Solving a bi-objective mathematical model for location-routing problem with time windows in multi-echelon reverse logistics using metaheuristic procedure
Subject Areas : Mathematical OptimizationV. R. Ghezavati 1 , M. Beigi 2
1 - School of Industrial Engineering, Islamic Azad University, South Tehran Branch, Tehran, Iran
2 - School of Industrial Engineering, Islamic Azad University, South Tehran Branch, Tehran, Iran
Keywords: II, Reverse logistics network . Location, routing problem . Time window . Bi, objective model . e, Constraint method NSGA,
Abstract :
During the last decade, the stringent pressures from environmental and social requirements have spurred an interest in designing a reverse logistics (RL) network. The success of a logistics system may depend on the decisions of the facilities locations and vehicle routings. The location-routing problem (LRP) simultaneously locates the facilities and designs the travel routes for vehicles among established facilities and existing demand points. In this paper, the location-routing problem with time window (LRPTW) and homogeneous fleet type and designing a multi-echelon, and capacitated reverse logistics network, are considered which may arise in many real-life situations in logistics management. Our proposed RL network consists of hybrid collection/inspection centers, recovery centers and disposal centers. Here, we present a new bi-objective mathematical programming (BOMP) for LRPTW in reverse logistic. Since this type of problem is NP-hard, the non-dominated sorting genetic algorithm II (NSGA-II) is proposed to obtain the Pareto frontier for the given problem.
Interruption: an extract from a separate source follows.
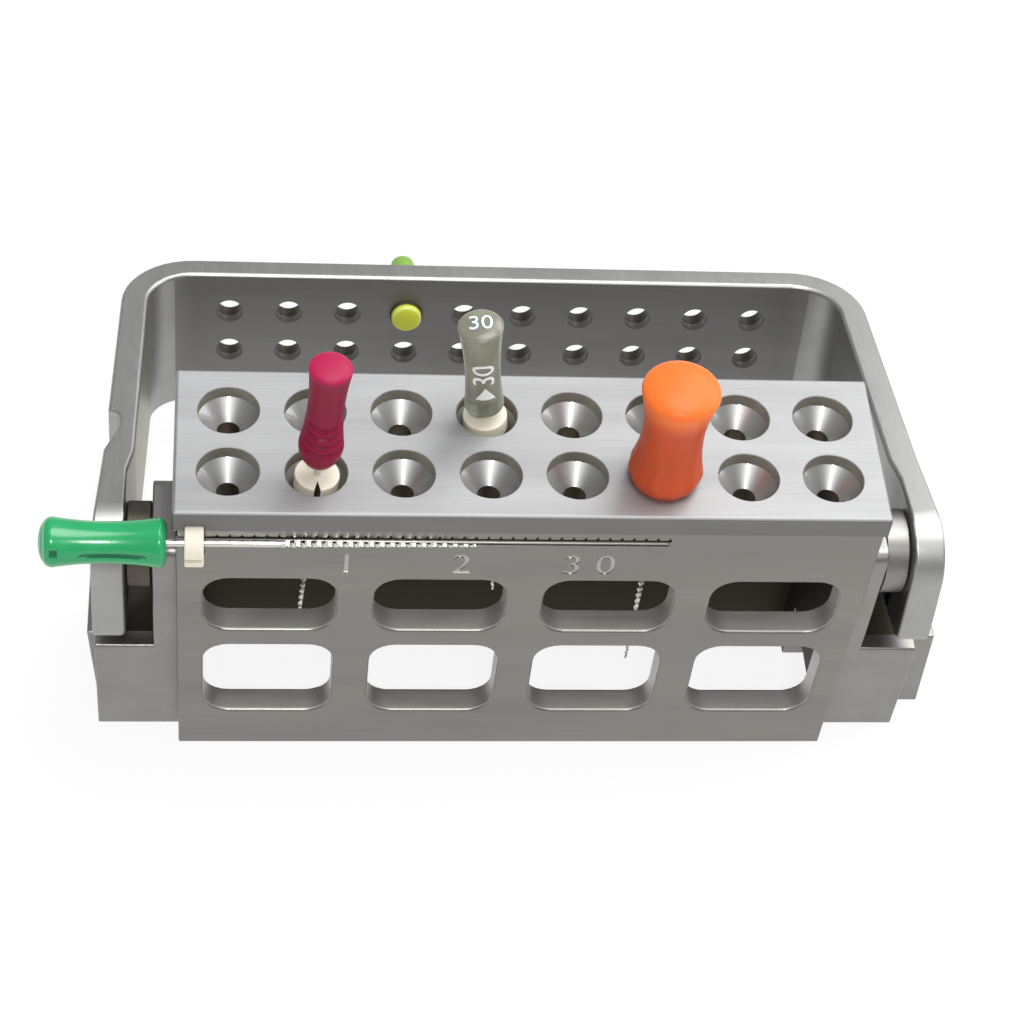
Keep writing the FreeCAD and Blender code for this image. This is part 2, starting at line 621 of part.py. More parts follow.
def make_swing_cover():
    """U-shaped cover: two arms with eyes at the pivots, and a panel drilled with two rows."""
    body = new_body("swing_cover")
    rim = "arm_end_radius"
    toe = "-arm_end_radius"
    eye_outer = f"({EYE_X} + eye_thickness)"
    front_outer = "(arm_front_half_width + arm_front_thickness)"
    back_outer = "(arm_back_half_width + arm_back_thickness)"
    inner_y = "(cover_reach - panel_thickness)"
    right = [(EYE_X, toe), (eye_outer, toe), (front_outer, COVER_SHOULDER), (back_outer, "cover_reach")]
    right_inner = [("arm_back_half_width", inner_y), ("arm_front_half_width", COVER_SHOULDER),
                   (EYE_X, "eye_length")]
    left = [(f"-{x}", y) for x, y in reversed(right)]
    left_inner = [(f"-{x}", y) for x, y in reversed(right_inner)]
    outline = new_sketch(body, "PlanOutline", "XY_Plane", rim)
    add_loop(outline, right + left + left_inner + right_inner)
    pad(body, "Wall", outline, "panel_depth", backwards=True)

    def upright_at(formula_x, formula_y):
        return lambda e: (len(e.Vertexes) == 2 and abs(ends_of(e)[0].z - ends_of(e)[1].z) > 1
                          and near(abs(ends_of(e)[0].x), formula_x) and near(ends_of(e)[0].y, formula_y))

    round_edges(body, "OuterCorners", "cover_inner_radius + panel_thickness",
                upright_at(back_outer, "cover_reach"))
    round_edges(body, "InnerCorners", "cover_inner_radius", upright_at("arm_back_half_width", inner_y))
    arc_sag = "(arm_end_radius * (1 - sqrt(2) / 2))"
    far = "(2 * arm_end_radius)"
    nose = new_sketch(body, "ArmNose", "YZ_Plane")
    add_loop(nose, [("0", rim, arc_sag), (toe, "0"), (f"-{far}", "0"), (f"-{far}", far),
                    ("0", far)])
    pocket(body, "ArmNoseRound", nose, symmetric=True)
    under = new_sketch(body, "LowerEdge", "YZ_Plane")
    foot = f"({rim} - panel_depth)"
    add_loop(under, [(f"-{COVER_SHOULDER}", f"{foot} - panel_depth"), (inner_y, f"{foot} - panel_depth"),
                     (inner_y, foot), (COVER_SHOULDER, f"-{TOE_DROP}"),
                     (f"-{COVER_SHOULDER}", f"-{TOE_DROP}")])
    pocket(body, "ArmsLowerEdge", under, symmetric=True)
    round_edges(body, "ArmToes", "arm_toe_radius",
                lambda e: all(near(p.y, toe) and near(p.z, "arm_end_radius - cover_depth")
                              for p in ends_of(e)))
    round_edges(body, "RimRound", "rim_edge_round",
                lambda e: all(near(p.z, rim) for p in ends_of(e)) and near(ends_of(e)[0].y, inner_y)
                and near(ends_of(e)[-1].y, inner_y))
    pivot = new_sketch(body, "PivotHoles", "YZ_Plane")
    add_circle(pivot, "0", "0", "pivot_diameter + 2 * running_clearance")
    pocket(body, "PivotBores", pivot, symmetric=True)
    for name, side in (("Right", 1), ("Left", -1)):
        face = new_sketch(body, f"{name}Spotface", "YZ_Plane", f"{side} * ({EYE_X} + eye_web)")
        add_circle(face, "0", "0", "pivot_head_diameter + 2 * spotface_clearance")
        pocket(body, f"{name}SpotfaceCut", face, "eye_thickness", backwards=side > 0)
    holes = new_sketch(body, "PanelHoles", "XZ_Plane", f"-{inner_y}")
    column_x = "(-(panel_hole_columns - 1) / 2 * panel_hole_pitch)"
    for drop in ("panel_row_drop", "(panel_row_drop + panel_row_spacing)"):
        add_circle(holes, column_x, f"{rim} - {drop}", "panel_hole_diameter")
    cut = pocket(body, "PanelHolePair", holes, "panel_thickness")
    repeat(body, "PanelHoleRows", cut, holes, "H_Axis", "panel_hole_pitch", "panel_hole_columns")
    notch = new_sketch(body, "ThumbNotch", "XY_Plane")
    taper = f"(({front_outer} - {back_outer}) / (cover_reach - {COVER_SHOULDER}))"
    deep_y = f"({COVER_SHOULDER} + notch_slope)"
    back_y = f"({COVER_SHOULDER} + notch_length)"
    outside = f"-({front_outer} + notch_depth)"
    add_loop(notch, [(outside, COVER_SHOULDER), (f"-{front_outer}", COVER_SHOULDER),
                     (f"-({front_outer} - {taper} * notch_slope - notch_depth)", deep_y, "notch_sag"),
                     (f"-({front_outer} - {taper} * notch_length)", back_y), (outside, back_y)])
    pocket(body, "ThumbNotchCut", notch, symmetric=True)
    place(body, "0", PIVOT_Y, "pivot_height", Vector(1, 0, 0), "-open_tilt")
    return body


def make_handle(name):
    """Waisted plastic handle, moulded round the shaft, with a rounded foot and a domed end."""
    base = f"{name}_gap"
    foot = f"({name}_gap + {name}_foot_rise)"
    top = f"({name}_gap + {name}_length)"
    base_radius = f"({name}_base_diameter / 2)"
    foot_radius = f"({name}_foot_diameter / 2)"
    end_radius = f"{name}_top_diameter / 2"
    waist = f"(({name}_top_diameter + {name}_foot_diameter) / 4 - {name}_waist_diameter / 2)"
    bulge = f"(({foot_radius} - {base_radius}) / 3)"
    return turned_piece(f"{name}_file_handle", [
        ("shaft_diameter / 2", base),
        (base_radius, base, bulge),
        (foot_radius, foot, f"-{waist}"),
        (end_radius, f"{top} - {name}_dome", cap_sag(end_radius, f"{name}_dome")),
        ("0", top),
        ("0", f"{base} + shaft_embed"),
        ("shaft_diameter / 2", f"{base} + shaft_embed")])


def make_shaft(name):
    """Steel shaft: plain upper part and a tapered working part that ends in a tip."""
    tip = f"({name}_gap - file_length)"
    return turned_piece(f"{name}_file_shaft", [
        ("0", f"{name}_gap + shaft_embed"),
        ("0", tip),
        ("tip_diameter / 4", tip),
        ("tip_diameter / 2", f"{tip} + tip_diameter"),
        ("shaft_diameter / 2", f"{tip} + flute_length"),
        ("shaft_diameter / 2", f"{name}_gap + shaft_embed")])


def make_stop(name, diameter="stop_diameter"):
    """Silicone disc on the shaft, with a direction notch in its rim."""
    body = new_body(f"{name}_file_stop")
    disc = new_sketch(body, "Disc", "XY_Plane")
    add_circle(disc, "0", "0", diameter)
    add_circle(disc, "0", "0", "shaft_diameter")
    pad(body, "Stop", disc, "stop_thickness")
    notch = new_sketch(body, "DirectionNotch", "XY_Plane", "stop_thickness")
    add_loop(notch, [("0", f"-({diameter} / 2 - stop_notch_depth)"),
                     ("-stop_notch_width / 2", f"-{diameter} / 2 - stop_notch_width"),
                     ("stop_notch_width / 2", f"-{diameter} / 2 - stop_notch_width")])
    pocket(body, "NotchCut", notch, "stop_thickness")
    return body


def place_standing_file(name, column, row_y, lean="0"):
    """Stands a file in a countersunk hole, with its stop on the cone."""
    pieces = [make_handle(name), make_shaft(name), make_stop(name)]
    for piece in pieces:
        place(piece, f"{HOLE_START_X} + {column} * hole_pitch", row_y,
              f"block_height - {STOP_SEAT_DEPTH} + stop_seat_gap + stop_diameter / 2 * abs(sin({lean}))",
              Vector(0, 1, 0), f"-({lean})")
    return pieces


def place_measured_file(name):
    """Lays a file along the ruler, with its stop in the slot at zero."""
    pieces = [make_handle(name), make_shaft(name), make_stop(name, f"{name}_stop_diameter")]
    for piece in pieces:
        place(piece, f"{RULER_ZERO_X} - running_clearance", FILE_LINE_Y, "ruler_height",
              Vector(0, 1, 0), "-90")
    return pieces


def make_marker_peg():
    """Moulded peg whose stem stands in a hole of the cover's panel."""
    stem = "(panel_hole_diameter / 2 - peg_clearance)"
    head = "peg_head_diameter / 2"
    body = turned_piece("marker_peg", [
        ("0", "-peg_head_thickness"),
        (f"{head} - peg_bevel", "-peg_head_thickness"),
        (head, "-peg_head_thickness + peg_bevel"),
        (head, "-seat_clearance"),
        (stem, "-seat_clearance"),
        (stem, "peg_stem_length - peg_dome", cap_sag(stem, "peg_dome")),
        ("0", "peg_stem_length")])
    along = "(cover_reach - panel_thickness)"
    rise = "(arm_end_radius - panel_row_drop)"
    place(body, f"(-(panel_hole_columns - 1) / 2 + {PEG_COLUMN}) * panel_hole_pitch",
          f"{PIVOT_Y} + {along} * cos(open_tilt) + {rise} * sin(open_tilt)",
          f"pivot_height - {along} * sin(open_tilt) + {rise} * cos(open_tilt)",
          Vector(1, 0, 0), "-(90 + open_tilt)")
    return body


sub_parts = [
    make_hole_plate(),
    make_block_body(),
    make_bracket("left_bracket", -1, "left_wing_reach", "left_wing_foot_reach"),
    make_bracket("right_bracket", 1, "right_wing_reach", "right_wing_foot_reach"),
    make_bush("left_pivot_bush", -1),
    make_bush("right_pivot_bush", 1),
    make_pivot_screw("left_pivot_screw", -1),
    make_pivot_screw("right_pivot_screw", 1),
    make_foot_screw("left_foot_screw", -1),
    make_foot_screw("right_foot_screw", 1),
    make_swing_cover(),
    make_marker_peg(),
]
sub_parts += place_standing_file("crimson", CRIMSON_COLUMN, FRONT_ROW_Y, "crimson_lean_angle")
sub_parts += place_standing_file("clear", CLEAR_COLUMN, f"({FRONT_ROW_Y} + row_spacing)",
                                 "clear_lean_angle")
sub_parts += place_standing_file("orange", ORANGE_COLUMN, FRONT_ROW_Y)
sub_parts += place_measured_file("green")

doc.recompute()
for thing in doc.Objects:
    if "Invalid" in thing.State or "Error" in thing.State:
        raise RuntimeError(f"{thing.Label} did not build: {thing.State}")
for piece in sub_parts:
    if piece.Shape.isNull() or not piece.Shape.isValid():
        raise RuntimeError(f"{piece.Label} has no valid shape")

os.makedirs("parts", exist_ok=True)
for piece in sub_parts:
    piece.Shape.exportStep(f"parts/{piece.Label}.step")
    print(piece.Label, len(piece.Shape.Solids), round(piece.Shape.Volume, 2))
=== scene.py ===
import math
import bmesh
import bpy
from mathutils import Matrix, Vector


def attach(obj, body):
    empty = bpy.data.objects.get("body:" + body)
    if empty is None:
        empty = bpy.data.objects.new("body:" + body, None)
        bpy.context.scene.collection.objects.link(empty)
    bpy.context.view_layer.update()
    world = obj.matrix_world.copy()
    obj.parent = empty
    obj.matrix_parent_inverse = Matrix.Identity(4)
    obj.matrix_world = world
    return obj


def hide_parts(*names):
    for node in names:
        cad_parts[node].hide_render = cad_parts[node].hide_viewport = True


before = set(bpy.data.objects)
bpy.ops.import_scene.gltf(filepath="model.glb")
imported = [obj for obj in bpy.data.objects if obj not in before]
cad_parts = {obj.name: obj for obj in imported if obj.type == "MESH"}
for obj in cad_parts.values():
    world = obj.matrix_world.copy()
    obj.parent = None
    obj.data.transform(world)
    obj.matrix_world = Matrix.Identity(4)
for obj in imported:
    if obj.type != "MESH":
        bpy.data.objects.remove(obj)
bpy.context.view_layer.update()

# Camera: a long lens held high in front of the block, a little to its left and rolled,
# looking down on the plate as the photograph does.
mm = 0.001
heading, dip, roll = (math.radians(angle) for angle in (9.93, 50.04, -8.23))
forward = Vector((math.sin(heading) * math.cos(dip), math.cos(heading) * math.cos(dip), -math.sin(dip)))
level = Vector((math.cos(heading), -math.sin(heading), 0))
down = forward.cross(level)
across = level * math.cos(roll) + down * math.sin(roll)
upward = level * math.sin(roll) - down * math.cos(roll)
camera = bpy.data.objects.new("camera", bpy.data.cameras.new("camera"))
bpy.context.scene.collection.objects.link(camera)
camera.data.lens = 88.8
camera.data.clip_start = 0.01
stand = Matrix((across, upward, -forward)).transposed().to_4x4()
camera.matrix_world = Matrix.Translation(Vector((-24.7, -129.9, 188.65)) * mm) @ stand
bpy.context.scene.camera = camera
bpy.context.scene.view_settings.view_transform = "Standard"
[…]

Several numerical examples are presented to illustrate the effectiveness of the proposed model and algorithm. Also, the present work is an effort to effectively implement the ε-constraint method in GAMS software for producing the Pareto-optimal solutions in a BOMP. The results of the proposed algorithm have been compared with the ε-constraint method. The computational results show that the ε-constraint method is able to solve small-size instances to optimality within reasonable computing times, and for medium-to-large-sized problems, the proposed NSGA-II works better than the ε-constraint.